A l'occasion du baptême de la rose Louise Dupin (à Chenonceau, en juin dernier), E. Badinter s'est longuement interrogée sur la châtelaine maîtresse des lieux au XVIIIè, et en particulier sur l'ouvrage qu'elle écrivait alors et qu'elle a pourtant renoncé à publier. Comment expliquer un tel renoncement, alors que 1200 feuillets étaient déjà rédigés (souvent corrigés de la main de Rousseau) et que l'épouse du fermier général y avait de toute évidence consacré plusieurs années de travail ?

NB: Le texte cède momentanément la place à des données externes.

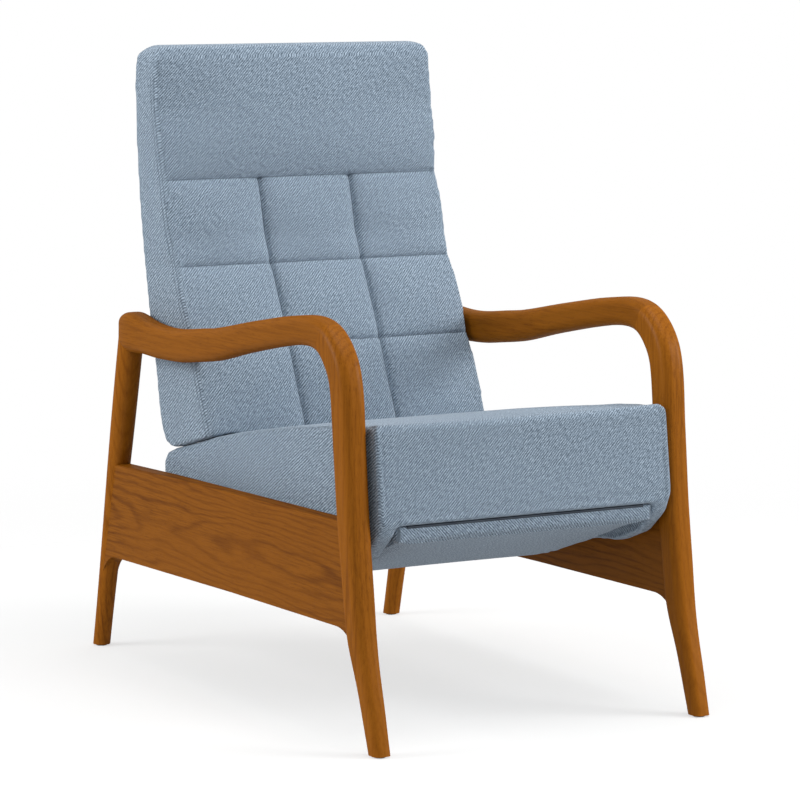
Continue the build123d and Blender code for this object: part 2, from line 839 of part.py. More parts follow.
def row_levels(low_z, high_z):
    """Heights of the rings of one row: along its crown and at the bends of the side seam."""
    levels = [low_z + (high_z - low_z) * share for share in ring_shares]
    bends = [point[1] for point in head_front if low_z < point[1] < high_z]
    for bend in bends:
        nearest = min(levels[1:-1], key=lambda level: abs(level - bend))
        if abs(nearest - bend) < ring_merge_share * (high_z - low_z):
            levels.remove(nearest)
        levels.append(bend)
    return sorted(levels)


def crown_share(z, low_z, high_z):
    """Height of the crown at z: full in the middle of a row, almost none at its seams."""
    full = math.sin(math.pi * (z - low_z) / (high_z - low_z))
    return seam_crown_share + (1 - seam_crown_share) * full


def make_tufted_pad():
    rings = []
    column = column_share * seat_half_width
    for low, high in zip(seam_levels, seam_levels[1:]):
        for z in row_levels(low, high):
            if rings and z == low:
                continue
            share = crown_share(z, low, high)
            half = seat_half_width - side_draw * (1 - share)
            rings.append(pad_ring(z, [-half, -column, column, half], tuft_crown * share))
    return loft(rings, ruled=True)


def make_head_panel():
    """The plain panel over the tufted one, rolled over at the top."""
    low_z = seam_levels[-1]
    levels = row_levels(low_z, back_front[-1][1])
    levels += [back_crest[0][1], crest_height]
    rings = []
    for z in levels:
        share = crown_share(z, low_z, crest_height)
        over = max(0, z - (crest_height - head_corner_radius))
        corner = head_corner_radius - math.sqrt(head_corner_radius ** 2 - over ** 2)
        half = seat_half_width - side_draw * (1 - share) - corner * head_corner_share
        rings.append(pad_ring(z, [-half, half], head_crown * share))
    return loft(rings, ruled=True)


def rounded_corners():
    """A tall mask with the rounded top corners of the back."""
    middle = crest_height / 2
    outline = Plane.XZ * Pos(0, middle) * RectangleRounded(
        2 * seat_half_width, crest_height, head_corner_radius
    )
    return extrude(outline, amount=2 * foot_reach, both=True)


tufted_pad = make_tufted_pad()
head_panel = make_head_panel()
cover_half = bracket_inner + plate_thickness


def make_boxing():
    """Padded side of the back, behind the front pads and a little under them."""
    outline = pad_rear + back_crest[2:] + back_rear + toe_line[::-1]
    outline += [(toe_tip, toe_top), (pad_rear[0][0], toe_top)]
    whole = slab(outline, cover_half + soft_clearance, seat_half_width)
    return whole & rounded_corners()


back_boxing = make_boxing()


def make_rear_cover():
    """Rear cover between the two boxings, with the top of the back."""
    outer = back_crest[2:] + back_rear[:-3]
    crest_front = (pad_rear[-1][0] + soft_clearance, crest_height)
    inner = [(point[0] - back_panel_thickness, point[1]) for point in reversed(back_rear[:-3])]
    inner += [
        (back_crest[3][0] - back_panel_thickness, back_crest[3][1]),
        (back_crest[2][0] - back_panel_thickness, back_crest[2][1] - back_panel_thickness),
        (crest_front[0], crest_front[1] - back_panel_thickness),
    ]
    return slab([crest_front] + outer + inner, -cover_half, cover_half)


back_rear_cover = make_rear_cover()


def make_bottom_cover():
    """Cover under the back, between its two levers."""
    over = (depth_on(pad_rear, stile_foot) + soft_clearance, stile_foot)
    half = lever_inner - stile_width / 2
    bottom = [(pad_rear[0][0] + soft_clearance, toe_top), (toe_tip, toe_top)]
    bottom += toe_line + back_rear[:-4:-1]
    top = [(point[0], point[1] + back_panel_thickness) for point in back_rear[-3:]]
    return slab(bottom + top + [over], -half, half)


back_bottom_cover = make_bottom_cover()

# Footrest: board, pad, piano hinge and crank plates
slope = math.radians(footrest_slope)


def on_board(along, down):
    """A point along the footrest board from the hinge axis."""
    return (
        footrest_axis[0] + along * math.cos(slope) - down * math.sin(slope),
        footrest_axis[1] - along * math.sin(slope) - down * math.cos(slope),
    )


footrest_pad_points = line(footrest_pad_shares, seat_height)
board_length = (footrest_pad_points[-1][0] - footrest_axis[0]) / math.cos(slope) - footrest_board_thickness
board_top = knuckle_radius + soft_clearance
footrest_board = slab(
    [
        on_board(board_start, board_top),
        on_board(board_length, board_top),
        on_board(board_length, board_top + footrest_board_thickness),
        on_board(board_start, board_top + footrest_board_thickness),
    ],
    -footrest_half_width, footrest_half_width,
)


def make_footrest_pad():
    pad_top = [
        on_board(board_length + footrest_board_thickness, board_top),
        on_board(2 * knuckle_radius, board_top),
    ]
    outline = footrest_pad_points[1:-1] + pad_top
    pad = slab(outline, -footrest_half_width, footrest_half_width)
    return pad - footrest_board


footrest_pad = make_footrest_pad()
leaf_half = footrest_half_width - 3 * knuckle_radius
leaf_width = seat_rail_thickness
knuckle_length = 2 * leaf_half / knuckle_count


def make_hinge_leaf(fixed):
    """Half of the piano hinge; its knuckles alternate with the other half's."""
    if fixed:
        leaf_rear = front_rail_front + seat_rail_thickness
        plate = slab(
            [
                footrest_axis,
                (footrest_axis[0] + knuckle_radius, footrest_axis[1]),
                (footrest_axis[0] + knuckle_radius, seat_front[1] - hinge_leaf),
                (leaf_rear, seat_front[1] - hinge_leaf),
                (leaf_rear, seat_front[1]),
                (footrest_axis[0], seat_front[1]),
            ],
            -leaf_half, leaf_half,
        )
    else:
        plate = slab(
            [
                on_board(knuckle_radius / 2, board_top - hinge_leaf),
                on_board(leaf_width, board_top - hinge_leaf),
                on_board(leaf_width, board_top),
                on_board(knuckle_radius / 2, board_top),
            ],
            -leaf_half, leaf_half,
        )
    for index in range(knuckle_count):
        low = -leaf_half + index * knuckle_length
        high = low + knuckle_length
        own = (index % 2 == 0) == fixed
        if own:
            plate = plate + rod_along_x(
                footrest_axis, knuckle_radius, low + running_clearance, high - running_clearance
            )
        else:
            plate = plate - rod_along_x(footrest_axis, knuckle_radius + soft_clearance, low, high)
    radius = knuckle_pin_radius + (running_clearance if fixed else 0)
    return plate - rod_along_x(footrest_axis, radius, -leaf_half, leaf_half)


fixed_leaf = make_hinge_leaf(True)
moving_leaf = make_hinge_leaf(False)
hinge_pin = rod_along_x(footrest_axis, knuckle_pin_radius, -leaf_half, leaf_half)
crank_plate = slab(
    [
        on_board(knuckle_radius, knuckle_radius / 2),
        (crank_pin[0] - rod_boss, crank_pin[1] + rod_boss / 3),
        (crank_pin[0], crank_pin[1] + rod_boss),
        (crank_pin[0] + rod_boss, crank_pin[1] + rod_boss / 3),
        on_board(board_length / 3, board_top),
        on_board(board_length / 3, board_top + footrest_board_thickness),
        on_board(2 * knuckle_radius, board_top + footrest_board_thickness),
    ],
    footrest_half_width, crank_inner + crank_plate_thickness,
)
crank_stub = rod_along_x(
    crank_pin, rod_pin_radius, crank_inner + crank_plate_thickness / 3, rod_inner - soft_clearance
)
crank_plate = crank_plate + crank_stub

# Drive rods from the levers to the cranks
rod_length = math.hypot(crank_pin[0] - lever_pin[0], crank_pin[1] - lever_pin[1])


def make_drive_rod():
    rod = plate_with_bosses(lever_pin, crank_pin, rod_boss, rod_boss, rod_inner, rod_outer)
    rod = rod - rod_along_x(lever_pin, rod_pin_radius + running_clearance, rod_inner, rod_outer)
    return rod - rod_along_x(crank_pin, rod_pin_radius + running_clearance, rod_inner, rod_outer)


drive_rod = make_drive_rod()


def put(name, shape):
    """Keep a node that lies on one side or on the middle."""
    parts[name] = shape


def put_pair(name, shape):
    parts[name + "_left"] = shape
    parts[name + "_right"] = other_side(shape)


def put_group(name, solids, both_sides):
    kept = list(solids)
    if both_sides:
        kept += [other_side(solid).solid() for solid in solids]
    parts[name] = Compound(children=[Part(solid.wrapped) for solid in kept])


put_pair("arm", arm)
put_pair("front_leg", front_leg)
put_pair("rear_leg", rear_leg)
put_pair("side_rail", side_rail)
put_group("foot_glides", [front_glide.solid(), rear_glide.solid()], True)
put("rear_stretcher", rear_stretcher)
put("mid_stretcher", mid_stretcher)
put_pair("seat_track", seat_track)
put_group("track_screws", track_screws, True)
put_group("glide_shoes", [shoe.solid() for shoe in shoes], True)
put_group("shoe_studs", [stud.solid() for stud in studs], True)
put_pair("seat_board", seat_board)
put("seat_front_rail", front_rail)
put("seat_rear_rail", rear_rail)
spring_gap = 2 * board_inner / (spring_count + 1)
spring_places = [-board_inner + spring_gap * (index + 1) for index in range(spring_count)]
put_group("seat_springs", [make_spring(x).solid() for x in spring_places], False)
put("seat_cushion", seat_cushion)
put_pair("seat_side_pad", cheek)
put("seat_rear_panel", seat_rear_panel)
put_pair("recline_bracket", recline_bracket)
put_group("recline_pins", [recline_pin.solid()], True)
put_group("bracket_screws", bracket_screws, True)
put_pair("back_stile", stile)
put_group("back_cross_rails", cross_rails, False)
put_group("back_webbing", webbing, False)
put_pair("back_side_plate", side_plate)
put_group("back_plate_screws", plate_screws, True)
put_group("rod_pins", [rod_pin.solid()], True)
put("back_tufted_pad", tufted_pad)
put("back_head_panel", head_panel)
put_pair("back_boxing", back_boxing)
put("back_rear_cover", back_rear_cover)
put("back_bottom_cover", back_bottom_cover)
put("footrest_board", footrest_board)
put("footrest_pad", footrest_pad)
put("footrest_hinge_fixed_leaf", fixed_leaf)
put("footrest_hinge_moving_leaf", moving_leaf)
put("footrest_hinge_pin", hinge_pin)
put_pair("footrest_crank_plate", crank_plate)
put_pair("drive_rod", drive_rod)

os.makedirs("parts", exist_ok=True)
for name, shape in parts.items():
    export_step(shape, "parts/" + name + ".step")

swing_share = math.radians(footrest_swing) / math.radians(recline_angle)
end_pin = turned(lever_pin, pivot, recline_angle)
end_crank = turned(crank_pin, footrest_axis, footrest_swing)
start_rise = math.atan2(crank_pin[1] - lever_pin[1], lever_pin[0] - crank_pin[0])
end_rise = math.atan2(end_crank[1] - end_pin[1], end_pin[0] - end_crank[0])
print("recline pivot", pivot)
print("footrest axis", footrest_axis)
print("lever pin", lever_pin, "to", end_pin)
print("crank pin", crank_pin, "to", end_crank)
print("crank radius", crank_radius, "rod length", rod_length)
print("rod length at full recline", math.dist(end_pin, end_crank))
print("rod turn in degrees", math.degrees(end_rise - start_rise))
print("footrest ratio", swing_share, "glide direction", glide_run)
print("glide travel per radian", glide_travel / math.radians(recline_angle))
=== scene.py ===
import math

import bmesh
import bpy
import numpy as np
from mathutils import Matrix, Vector


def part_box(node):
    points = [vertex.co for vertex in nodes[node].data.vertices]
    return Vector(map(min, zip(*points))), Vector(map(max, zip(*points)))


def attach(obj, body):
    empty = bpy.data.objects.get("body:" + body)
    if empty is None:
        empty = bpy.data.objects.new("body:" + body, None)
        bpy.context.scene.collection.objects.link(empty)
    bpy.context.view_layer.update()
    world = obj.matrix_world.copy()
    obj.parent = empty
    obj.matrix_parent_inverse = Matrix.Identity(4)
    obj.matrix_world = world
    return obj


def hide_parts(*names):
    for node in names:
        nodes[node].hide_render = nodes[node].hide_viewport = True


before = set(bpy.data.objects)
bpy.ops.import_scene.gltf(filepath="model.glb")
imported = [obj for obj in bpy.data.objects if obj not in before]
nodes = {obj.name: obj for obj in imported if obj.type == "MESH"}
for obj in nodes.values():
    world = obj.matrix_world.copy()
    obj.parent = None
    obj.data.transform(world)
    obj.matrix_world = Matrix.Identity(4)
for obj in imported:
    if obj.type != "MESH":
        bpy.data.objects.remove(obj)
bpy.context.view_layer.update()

# Viewpoint: a long lens at chair height, off the sitter's right front,
# as the photograph was taken.
camera_place = (-2.794345, -4.961612, 1.194038)
camera_azimuth = math.radians(-29.618)
camera_elevation = math.radians(7.376)
lens_pixels = 3565.28
frame_pixels = 800
sensor_width = 36.0
sight = Vector((
    -math.sin(camera_azimuth) * math.cos(camera_elevation),
    math.cos(camera_azimuth) * math.cos(camera_elevation),
    -math.sin(camera_elevation),
))
camera_data = bpy.data.cameras.new("camera")
camera_data.sensor_width = sensor_width
camera_data.lens = lens_pixels / frame_pixels * sensor_width
camera_data.clip_end = 50.0
camera = bpy.data.objects.new("camera", camera_data)
camera.location = camera_place
camera.rotation_euler = sight.to_track_quat("-Z", "Y").to_euler()
bpy.context.scene.collection.objects.link(camera)
bpy.context.scene.camera = camera
bpy.context.scene.view_settings.view_transform = "Standard"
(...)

E.Badinter au moment du baptême de la rose L Dupin |
Pour esquisser une réponse, comparons son attitude à celle de deux autres salonnières des Lumières : Fanny de Beauharnais et Louise d'Epinay.
Fanny de Beauharnais |
Femme du monde issue de la finance, Fanny de Beauharnais a tenu un salon fréquenté par des figures littéraires telles que LS Mercier, Restif de le Bretonne ou encore Chénier. Mais en s'affirmant progressivement comme femmes de lettres, elle attira sur elle de nombreuses railleries qui discréditèrent à terme la réputation de son salon. Ainsi, ses poèmes furent souvent attribués à son amant Dorat et on en vint même à se moquer du rouge qu'elle aimait porter sur ses joues.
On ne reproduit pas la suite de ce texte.